Already the new republic coped with endless Cabinet shuffles and a doomed air of perpetual crisis. Germany couldn’t seem to regain its balance. By early 1922, the mark had dipped to 4 percent of its prewar value, thinning the Warburg fortune. In January 1922, Chancellor Josef Wirth invited Melchior to join a team drawing up
plans for an April reparations conference in Genoa. With Hugo Stinnes angling to head the delegation, Max and Melchior scented trouble ahead. When Wirth asked Max to attend with Melchior, he refused and instructed Melchior on how to avoid being scapegoated. “I consider it de facto incorrect for our firm to be too strongly represented at this conference.…” he said. “I should like only to ask in advance that you immediately leave the room if in connection with an international loan there is a demand for financial supervision of Germany.”24
While Max navigated warily through these treacherous waters, a Jewish friend abandoned all such restraint: Walther Rathenau. Rathenau’s father had founded the foremost German electrical concern, AEG, a prime Warburg client, and Walther succeeded him. He was a curious compound of visionary economist, Utopian philosopher, and down-to-earth pragmatist. A cultured, gifted linguist, he inveighed against the machine civilization that had spawned his family’s wealth. In a 1912 book, he proposed that three hundred men controlled Europe’s economic destiny—an assertion later perverted by the Nazis into the myth that three hundred Jewish bankers controlled Europe. Rathenau thought anti-Semitism would wane in Germany as a new technocratic class overtook the effete aristocratic order.

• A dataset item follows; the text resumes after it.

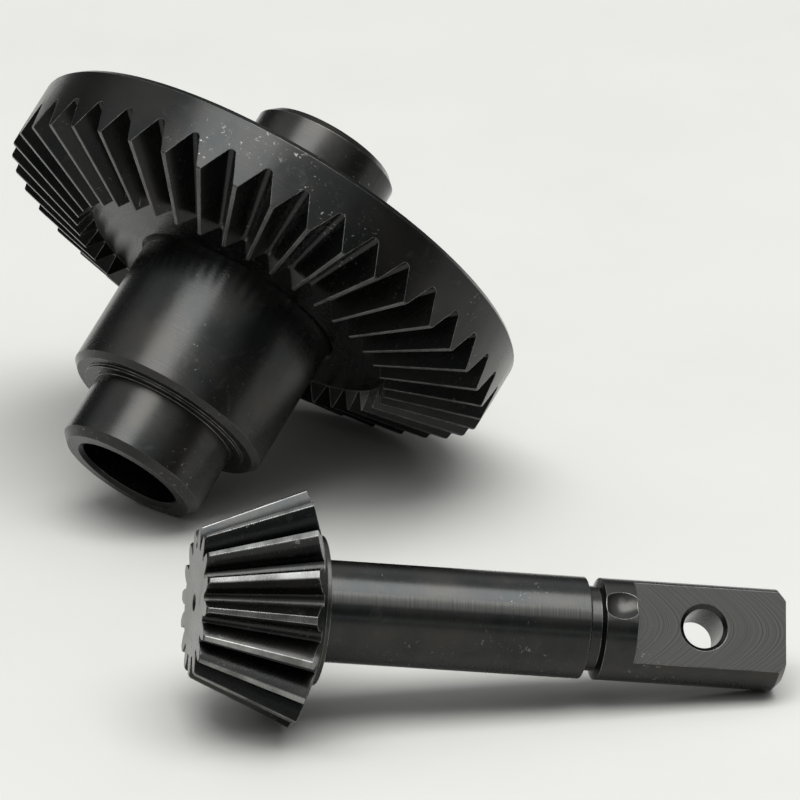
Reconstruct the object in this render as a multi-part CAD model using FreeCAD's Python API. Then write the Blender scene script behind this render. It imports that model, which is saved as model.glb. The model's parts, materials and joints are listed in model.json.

The dapper Rathenau, with his trim Van Dyke beard, frequently visited Kösterberg. On one visit, he laid out a plan to redesign the gardens into a French park, with terraces descending to the Elbe River. Max had reservations about Rathenau, having sparred with him over the War Metal Society. He found Rathenau highly literate and a superb orator, but also a vain, insufferable windbag who once droned on through an entire dinner while Max and Alice stared in stupefied silence. Max saw himself as a simplifier and Rathenau as someone who tended to confuse complexity with profundity.